Shares of Resideo Technologies (REZI -3.55%) fell more than 40% on Wednesday after the smart-home and security products company cut guidance, announced a management change, and said it was beginning a comprehensive operational and financial review. With the drop, the company's shares have now lost nearly 70% of their value since being spun out of Honeywell International last year.
Resideo, which sells a range of climate-control, camera, and security products for homes and businesses, on Wednesday reported preliminary third-quarter revenue of $1.22 billion, just shy of consensus, due to a slowdown in its thermostat unit. Resideo cut its full fiscal 2019 revenue growth view to 2% to 4% (from 2% to 5%), saying that the transition to the company's new generation of security products and connected thermostats will take longer than expected.

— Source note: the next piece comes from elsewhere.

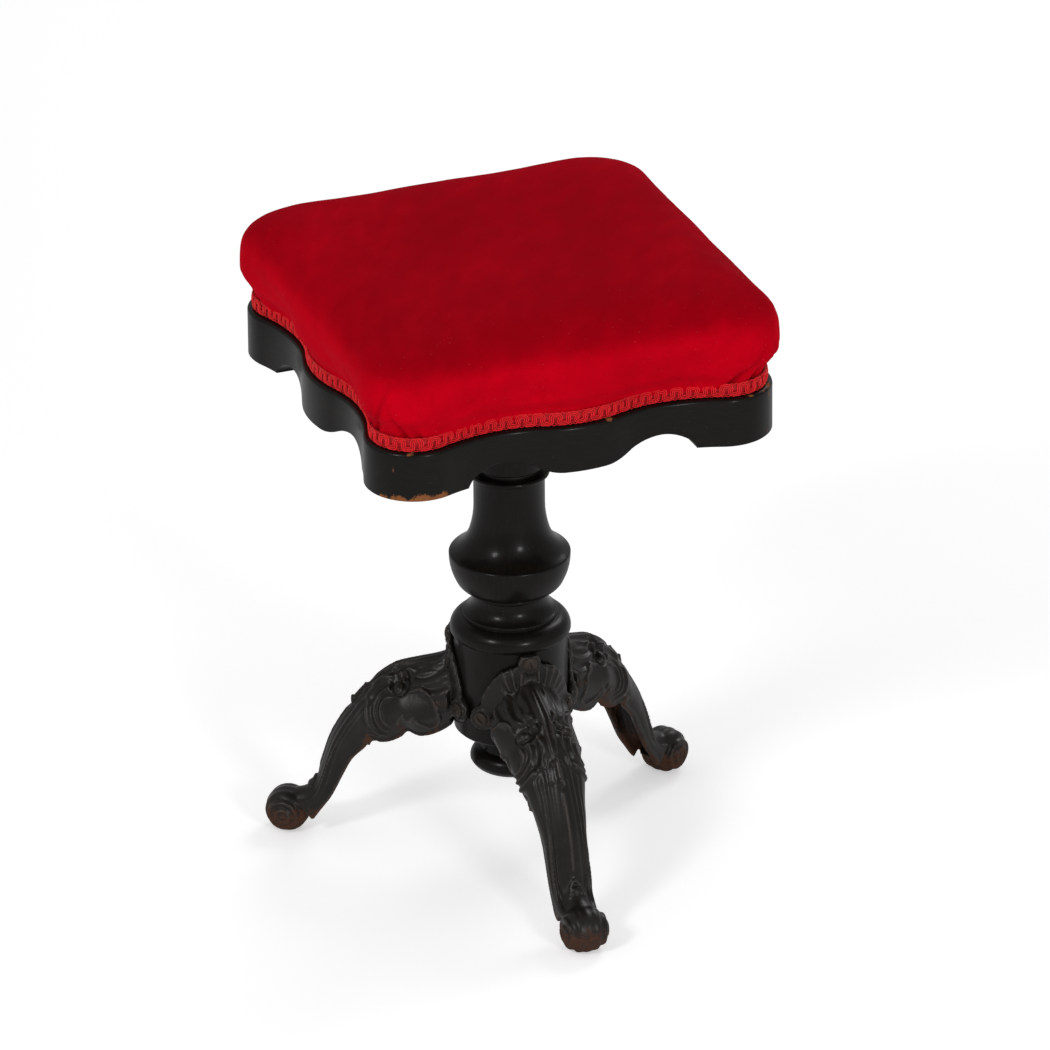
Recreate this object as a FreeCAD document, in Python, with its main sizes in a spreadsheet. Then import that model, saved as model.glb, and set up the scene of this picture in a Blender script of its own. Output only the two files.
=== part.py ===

The company updated its full-year adjusted EBITDA guidance to be in the range of $330 million to $350 million, down from $410 million to $430 million, as a result.
Resideo also announced that Chief Financial Officer Joseph Ragan would leave to pursue other opportunities, with Robert Ryder, previously CFO of Constellation Brands, slated to take over on an interim basis.
Resideo also said it has begun an operational and financial review focused on improving margins and optimizing its footprint. The company said it would provide details of its planned actions and a timeline for the work to be completed when it reports full-year 2019 results in February.
Resideo CEO Mike Nefkens said in a statement announcing the guidance cut and review that "while I am disappointed in our preliminary results for the third quarter, we remain confident in the fundamentals of our business." He might be correct, but there is also likely a reason Honeywell decided to spin Resideo out as part of its attempt to stave off pressure from activists and spark growth.
Some of Resideo's problems can be attributed to the need to streamline and rethink operations now that it is an independent, but the company operates in highly competitive market segments in which margin growth could be a challenge. The business is also somewhat tied to new construction trends and could be pressured if the U.S. falls into a recession.
Resideo shares look cheap following Wednesday's drop, trading at less than 6 times forward earnings. But until there is more clarity surrounding the plans for the business and management is able to demonstrate its ability to meet expectations, there isn't a compelling reason to go bargain hunting.